Lee Bey, architecture writer, photographer: The beautiful thing about Unity Temple and why it was so striking at the time is that, the church we’re standing in front of, this is what church architecture looked like for a thousand years.

Lee BeyLee Bey

Even in churches built in the 20th century, the early 20th century, it still looked to old Europe, old England, old France, architecturally, but then when you compare that to this building—to Unity Temple, right across the street—even though it’s slightly before this one, here you get a sense of the future where you have an architecture that is reverent, that is religious, but there aren’t spires reaching to God; the reverence is in the space inside, the mystery of religion, if you will, is in the shadows, in the kind of the unplanned spaces in this.
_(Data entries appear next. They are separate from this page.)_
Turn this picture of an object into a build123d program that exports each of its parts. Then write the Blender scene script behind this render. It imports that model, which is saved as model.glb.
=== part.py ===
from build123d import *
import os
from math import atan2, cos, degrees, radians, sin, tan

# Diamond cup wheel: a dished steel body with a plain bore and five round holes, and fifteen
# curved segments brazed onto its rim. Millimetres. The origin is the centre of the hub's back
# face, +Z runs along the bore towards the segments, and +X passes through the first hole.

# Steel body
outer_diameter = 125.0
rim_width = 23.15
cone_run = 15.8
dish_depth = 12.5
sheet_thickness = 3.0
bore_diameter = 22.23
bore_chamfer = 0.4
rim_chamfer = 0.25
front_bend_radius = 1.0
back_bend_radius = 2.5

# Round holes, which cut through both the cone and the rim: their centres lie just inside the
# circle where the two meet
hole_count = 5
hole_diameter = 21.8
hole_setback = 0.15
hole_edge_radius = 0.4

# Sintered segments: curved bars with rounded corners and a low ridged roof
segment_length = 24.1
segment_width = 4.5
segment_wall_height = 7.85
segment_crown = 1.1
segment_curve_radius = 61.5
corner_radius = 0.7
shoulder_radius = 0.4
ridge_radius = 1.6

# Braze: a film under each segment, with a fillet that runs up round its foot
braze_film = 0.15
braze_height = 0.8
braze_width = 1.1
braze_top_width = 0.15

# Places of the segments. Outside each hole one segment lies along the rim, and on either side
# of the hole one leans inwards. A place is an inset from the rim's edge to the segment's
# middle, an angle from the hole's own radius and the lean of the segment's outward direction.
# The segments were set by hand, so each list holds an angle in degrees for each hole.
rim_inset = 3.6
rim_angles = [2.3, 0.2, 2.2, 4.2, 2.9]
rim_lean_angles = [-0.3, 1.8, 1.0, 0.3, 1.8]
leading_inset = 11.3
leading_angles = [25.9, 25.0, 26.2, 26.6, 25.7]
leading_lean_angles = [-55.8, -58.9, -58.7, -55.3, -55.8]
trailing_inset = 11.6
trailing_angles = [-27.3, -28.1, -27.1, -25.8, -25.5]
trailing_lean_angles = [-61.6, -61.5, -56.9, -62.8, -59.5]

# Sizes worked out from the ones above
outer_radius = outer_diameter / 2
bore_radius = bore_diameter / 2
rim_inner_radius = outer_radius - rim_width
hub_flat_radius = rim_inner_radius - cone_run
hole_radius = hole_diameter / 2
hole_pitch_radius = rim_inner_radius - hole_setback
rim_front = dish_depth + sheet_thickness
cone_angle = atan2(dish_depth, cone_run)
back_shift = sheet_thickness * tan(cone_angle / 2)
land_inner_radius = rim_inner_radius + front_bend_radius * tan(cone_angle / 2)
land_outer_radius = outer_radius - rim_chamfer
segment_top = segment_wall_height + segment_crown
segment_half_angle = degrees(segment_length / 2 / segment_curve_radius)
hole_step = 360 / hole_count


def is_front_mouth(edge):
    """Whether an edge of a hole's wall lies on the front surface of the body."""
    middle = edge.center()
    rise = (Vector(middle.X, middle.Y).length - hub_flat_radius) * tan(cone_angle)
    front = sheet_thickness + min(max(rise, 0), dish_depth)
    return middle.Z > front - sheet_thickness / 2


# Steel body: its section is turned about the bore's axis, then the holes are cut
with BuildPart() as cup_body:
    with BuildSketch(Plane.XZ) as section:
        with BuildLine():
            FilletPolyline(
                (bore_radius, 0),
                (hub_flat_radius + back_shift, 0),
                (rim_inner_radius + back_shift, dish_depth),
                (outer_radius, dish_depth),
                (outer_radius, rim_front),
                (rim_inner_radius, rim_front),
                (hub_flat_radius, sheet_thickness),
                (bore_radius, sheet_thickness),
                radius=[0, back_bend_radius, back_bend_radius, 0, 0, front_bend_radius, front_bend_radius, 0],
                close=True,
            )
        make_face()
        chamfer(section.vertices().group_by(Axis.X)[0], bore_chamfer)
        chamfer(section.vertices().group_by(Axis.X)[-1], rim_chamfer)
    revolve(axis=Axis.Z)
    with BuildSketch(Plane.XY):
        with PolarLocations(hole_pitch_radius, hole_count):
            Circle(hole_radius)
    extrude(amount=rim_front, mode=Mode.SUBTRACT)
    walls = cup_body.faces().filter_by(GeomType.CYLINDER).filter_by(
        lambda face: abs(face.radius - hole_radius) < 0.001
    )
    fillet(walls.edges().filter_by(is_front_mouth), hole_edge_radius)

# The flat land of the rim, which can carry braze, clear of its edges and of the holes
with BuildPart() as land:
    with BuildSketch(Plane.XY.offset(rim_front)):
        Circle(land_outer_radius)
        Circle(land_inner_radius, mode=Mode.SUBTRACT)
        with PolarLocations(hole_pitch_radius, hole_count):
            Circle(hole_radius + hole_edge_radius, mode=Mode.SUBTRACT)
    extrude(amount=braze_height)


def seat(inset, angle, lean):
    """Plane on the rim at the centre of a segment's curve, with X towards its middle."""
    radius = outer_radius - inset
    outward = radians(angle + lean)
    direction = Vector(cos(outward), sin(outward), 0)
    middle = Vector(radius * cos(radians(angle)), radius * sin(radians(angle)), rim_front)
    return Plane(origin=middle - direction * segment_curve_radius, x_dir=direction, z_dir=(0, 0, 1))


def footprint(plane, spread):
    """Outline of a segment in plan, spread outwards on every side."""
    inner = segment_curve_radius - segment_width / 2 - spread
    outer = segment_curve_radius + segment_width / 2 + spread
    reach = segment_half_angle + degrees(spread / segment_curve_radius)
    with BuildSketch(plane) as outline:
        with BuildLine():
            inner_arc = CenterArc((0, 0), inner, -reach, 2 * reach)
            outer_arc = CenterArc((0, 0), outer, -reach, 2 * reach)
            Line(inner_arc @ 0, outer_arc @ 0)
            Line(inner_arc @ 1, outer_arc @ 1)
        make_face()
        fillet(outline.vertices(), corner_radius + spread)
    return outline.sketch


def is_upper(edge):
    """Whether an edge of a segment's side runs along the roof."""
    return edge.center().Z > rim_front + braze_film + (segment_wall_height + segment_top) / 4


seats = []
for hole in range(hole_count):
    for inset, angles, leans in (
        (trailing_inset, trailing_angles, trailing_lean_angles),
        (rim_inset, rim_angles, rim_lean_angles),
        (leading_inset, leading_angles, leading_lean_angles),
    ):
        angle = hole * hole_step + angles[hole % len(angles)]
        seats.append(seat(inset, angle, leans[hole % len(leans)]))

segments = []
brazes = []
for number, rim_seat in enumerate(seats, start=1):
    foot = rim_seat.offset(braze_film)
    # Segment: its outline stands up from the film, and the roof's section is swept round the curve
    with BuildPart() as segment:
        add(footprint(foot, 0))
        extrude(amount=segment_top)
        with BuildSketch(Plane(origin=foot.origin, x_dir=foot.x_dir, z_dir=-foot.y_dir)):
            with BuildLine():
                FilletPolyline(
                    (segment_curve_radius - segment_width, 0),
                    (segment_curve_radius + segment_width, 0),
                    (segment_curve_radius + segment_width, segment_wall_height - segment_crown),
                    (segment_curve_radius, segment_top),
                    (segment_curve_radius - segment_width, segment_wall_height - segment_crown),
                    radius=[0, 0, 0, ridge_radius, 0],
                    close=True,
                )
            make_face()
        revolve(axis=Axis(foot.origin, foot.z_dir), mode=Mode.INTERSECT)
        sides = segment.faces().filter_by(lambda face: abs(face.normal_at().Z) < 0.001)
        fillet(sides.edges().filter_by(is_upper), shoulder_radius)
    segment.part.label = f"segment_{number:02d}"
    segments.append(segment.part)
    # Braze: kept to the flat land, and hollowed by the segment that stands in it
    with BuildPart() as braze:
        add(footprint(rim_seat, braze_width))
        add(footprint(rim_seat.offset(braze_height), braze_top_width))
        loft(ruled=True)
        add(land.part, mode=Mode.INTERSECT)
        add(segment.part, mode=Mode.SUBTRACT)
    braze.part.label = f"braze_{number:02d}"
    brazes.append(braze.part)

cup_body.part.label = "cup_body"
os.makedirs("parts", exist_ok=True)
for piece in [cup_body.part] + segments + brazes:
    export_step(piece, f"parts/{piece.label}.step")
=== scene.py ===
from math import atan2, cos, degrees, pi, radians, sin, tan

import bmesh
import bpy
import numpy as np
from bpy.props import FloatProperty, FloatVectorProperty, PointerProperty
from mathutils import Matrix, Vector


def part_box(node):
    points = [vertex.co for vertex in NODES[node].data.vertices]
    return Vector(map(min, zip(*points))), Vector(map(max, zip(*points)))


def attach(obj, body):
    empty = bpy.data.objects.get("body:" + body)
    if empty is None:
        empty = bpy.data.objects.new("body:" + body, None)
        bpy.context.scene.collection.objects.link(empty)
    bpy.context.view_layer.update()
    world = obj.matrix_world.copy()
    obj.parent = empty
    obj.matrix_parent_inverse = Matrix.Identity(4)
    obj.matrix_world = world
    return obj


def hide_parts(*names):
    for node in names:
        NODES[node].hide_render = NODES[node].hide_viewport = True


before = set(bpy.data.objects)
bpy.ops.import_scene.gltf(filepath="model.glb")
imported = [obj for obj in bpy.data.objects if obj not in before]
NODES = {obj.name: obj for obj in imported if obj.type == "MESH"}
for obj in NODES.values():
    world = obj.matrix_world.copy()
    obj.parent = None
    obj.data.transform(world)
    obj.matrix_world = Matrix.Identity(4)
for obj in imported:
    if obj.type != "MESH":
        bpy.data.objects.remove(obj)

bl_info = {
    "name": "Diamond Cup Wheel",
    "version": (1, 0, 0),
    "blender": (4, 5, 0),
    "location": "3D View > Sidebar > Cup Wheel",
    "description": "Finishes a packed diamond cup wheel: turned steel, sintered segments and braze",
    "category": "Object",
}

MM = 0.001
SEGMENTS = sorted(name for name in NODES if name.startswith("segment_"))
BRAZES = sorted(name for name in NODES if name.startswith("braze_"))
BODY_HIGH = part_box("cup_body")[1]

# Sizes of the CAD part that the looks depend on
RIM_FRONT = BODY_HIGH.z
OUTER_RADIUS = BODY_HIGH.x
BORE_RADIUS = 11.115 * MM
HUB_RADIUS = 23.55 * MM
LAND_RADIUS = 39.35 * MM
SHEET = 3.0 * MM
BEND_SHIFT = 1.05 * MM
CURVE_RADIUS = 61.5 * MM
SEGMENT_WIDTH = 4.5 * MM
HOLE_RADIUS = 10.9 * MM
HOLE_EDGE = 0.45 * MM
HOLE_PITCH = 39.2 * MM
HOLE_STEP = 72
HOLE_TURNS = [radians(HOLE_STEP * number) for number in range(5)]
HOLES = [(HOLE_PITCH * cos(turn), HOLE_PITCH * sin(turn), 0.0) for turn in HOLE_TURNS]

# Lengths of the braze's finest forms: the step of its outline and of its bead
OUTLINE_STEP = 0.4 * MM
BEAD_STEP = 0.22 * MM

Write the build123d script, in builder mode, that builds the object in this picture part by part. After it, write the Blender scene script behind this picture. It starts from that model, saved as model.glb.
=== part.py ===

As you go through the spaces you get some trademark Wright stuff. The spaces that you enter into are small, you’re compressed, and then when you go into the worship area of the church, the building explodes, you get this sense of volume and lift. So in a way it gives you the same thing that the early churches and neo-classical churches give you, this idea of ‘Ahh,’ looking up, right? Of being reverent, there’s something above you to consider and to ponder, and he does it with space as opposed to ornament, and that’s really significant.

Harboe: He was creating these very complex and beautiful layers of space within a building, and that’s accentuated by the architecture itself, in particular the surfaces which now have all been restored, and the way that he utilized the wood trim, and also just the planar engagement of the architecture itself into the space, creating space.

Ponce: Led by a $10 million gift from the Chicago-based Alphawood Foundation, the $25 million project includes a first for the nearly 110-year-old building: air conditioning, pumped in through geothermal wells drilled 500 feet below ground.

And while the building is open for public tours, it is still home to a congregation that predates the building.

Rev. Alan Taylor, senior minister, Unity Temple: This building is really significant religiously and in religious architecture. It was the first time a stained glass window was in the ceiling, and for us it’s theologically significant. The holy is in our midst. It’s not a steeple pointing elsewhere, and that was really important to Frank Lloyd Wright—that what is holy is here among us and is between us.

Rev. Alan TaylorRev. Alan Taylor

Harboe: The building needs to have another life for another 100 years, with the same congregation hopefully. One of the unique things about this building is that it’s the same use, the same owner, if you will, as built it, and that’s a bit unusual in this day and age.

It is a living, working building.

Bey: You know there are very few buildings of this vintage that we get a chance to see as clearly now as we’re seeing this one. Many have been altered, added onto, whether they’re Wright’s or others, or there’s wear or compromises are made over the years but now we get a chance to see what this building, as much as we can possibly see, what this building was really like.

So when you see something like this come together, you’re really seeing something special.

More on this story

Restoration architect Gunny Harboe defends Frank Lloyd Wright from his reputation as a better artist than engineer (a frequent matter of conjecture).

“Wright is often criticized for not fully understanding the engineering of a building. I don’t think that’s a fair statement. I think he was completely up-to-speed on whatever the state of the art was. I think he often pushed the envelope, I think that’s well-documented, particularly on building’s like Fallingwater, where he was reducing the amount of steel-reinforcing and so on. This building [Unity Temple] had very little steel reinforcing. It has some. And of course he was always trying to be economical so sometimes that ‘value engineering’ effected the engineering. But I think overall he had a very good intuitive sense of how bldgs. function, how they work, and how they live.

“He was also a man of a different generation so if there was some inconvenience or you had to wear a coat at certain times or take it off, that was okay with him. That’s how you live your live and he didn’t expect that we should live in a perfect environment at 70 degrees all of the time, and I think that was a pretty fair way to approach things.”